How to recover if you get a bad review or difficult feedback:
You get to choose your own adventure. You can sulk. Get mad. Get quiet. Talk bullshit about the reviewer. Or you can do something productive with the feedback. If you’re able to, find out more. See if the person is open to talking about their critique. The more you know, the more you can grow. Ya know that saying “feedback is a gift”? It can be. There might be things you’re doing and saying that are giving you the exact opposite results you want to have in your career. How great to know what those are so you can work on them.
Then there’s that feedback that’s just not useful. It’s just really shitty.

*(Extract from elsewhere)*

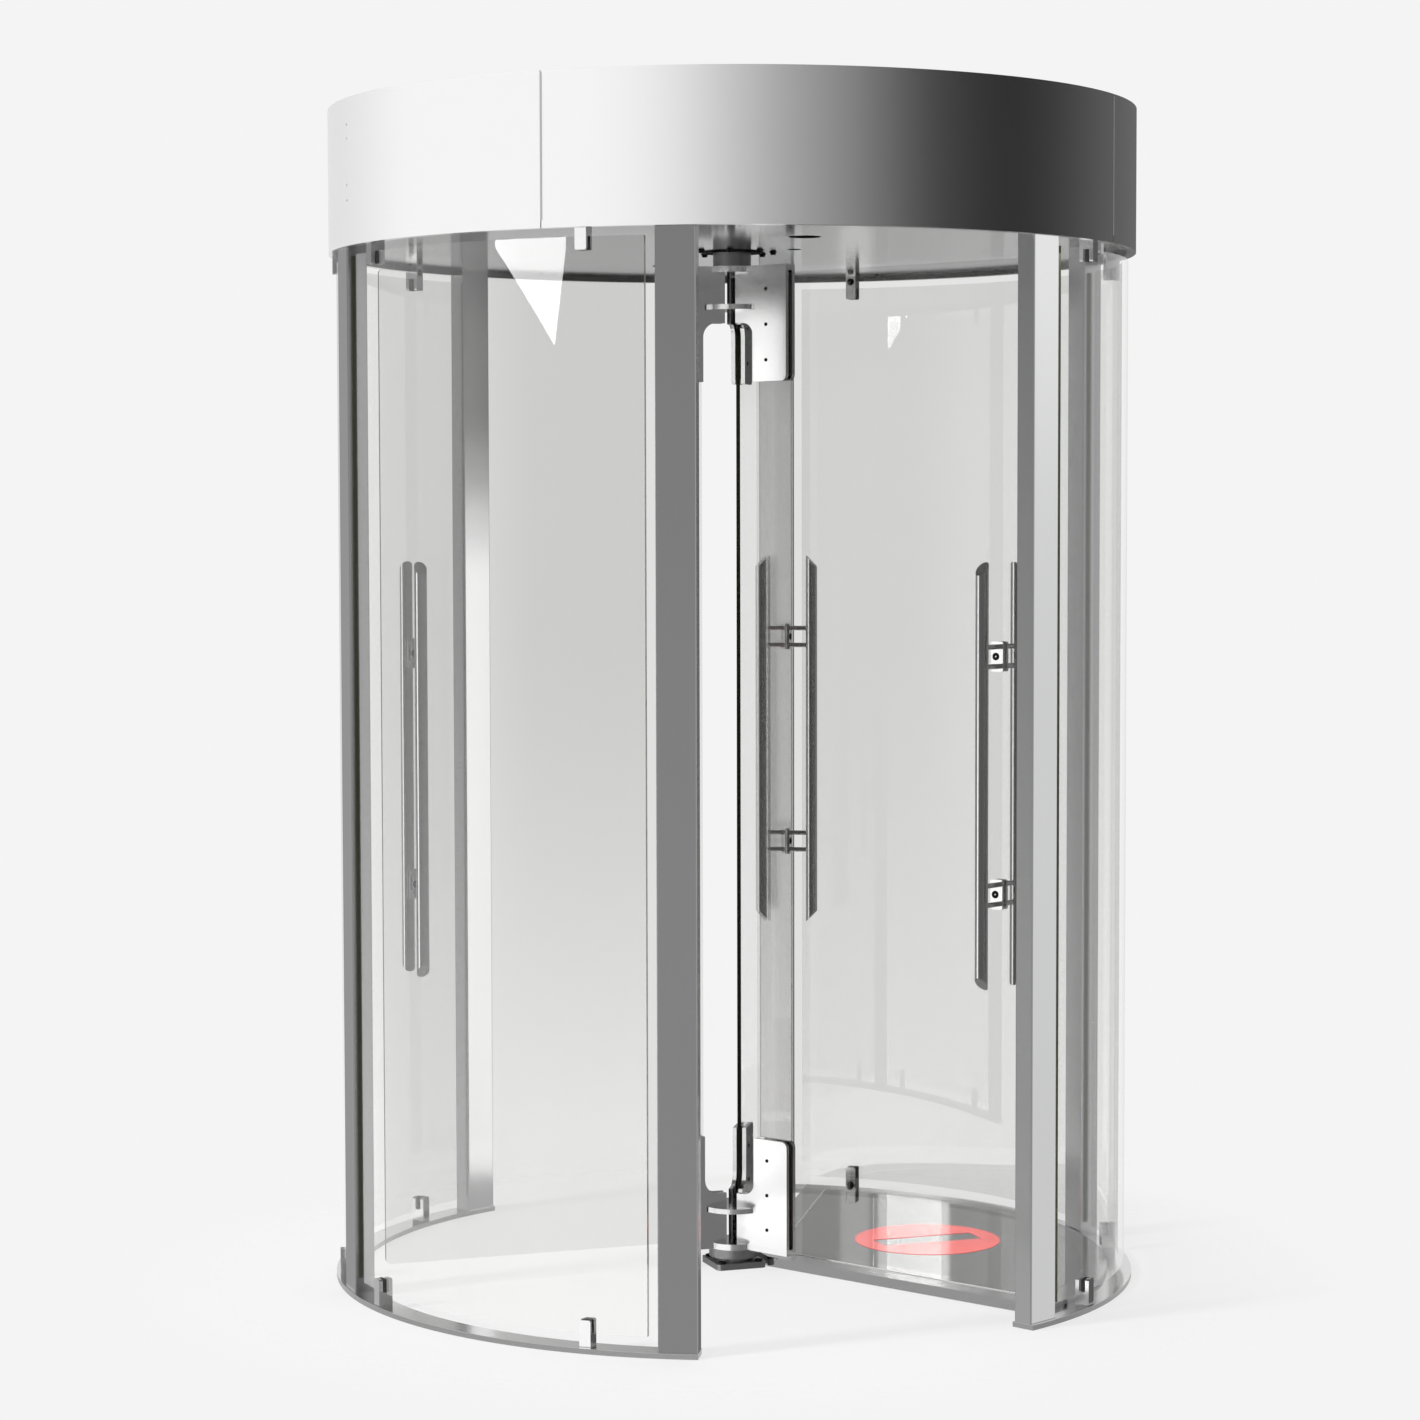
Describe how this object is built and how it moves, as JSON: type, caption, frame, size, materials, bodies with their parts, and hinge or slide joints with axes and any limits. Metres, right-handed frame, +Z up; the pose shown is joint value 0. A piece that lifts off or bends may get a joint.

And it’s coming from a shitty person with nothing else to do with their time. Like internet trolls. They deserve ZERO of your headspace. Don’t allow them the satisfaction of getting to you.
And then there’s the negative feedback you get and you have no way of getting in touch with the person who gave it to you. Like the time Colin had someone write about his presentation “I found it very talky.” What was he supposed to do with that? It was a talk. And talks are talky. It took a little coaxing, but I reminded him of the 300 other positive reviews he got. And he let it go.
When we open ourselves up for review, it doesn’t mean others get the final say about our value. WE DO.
Hopefully this has encouraged you to get curious about your reputation. There are so many benefits to other people using THEIR words to describe what it is you do. Don’t be afraid of asking for reviews. You will get a “bad one.” It happens to the best of us. You’ll survive it, vent to a friend and move on. You have more important things to do.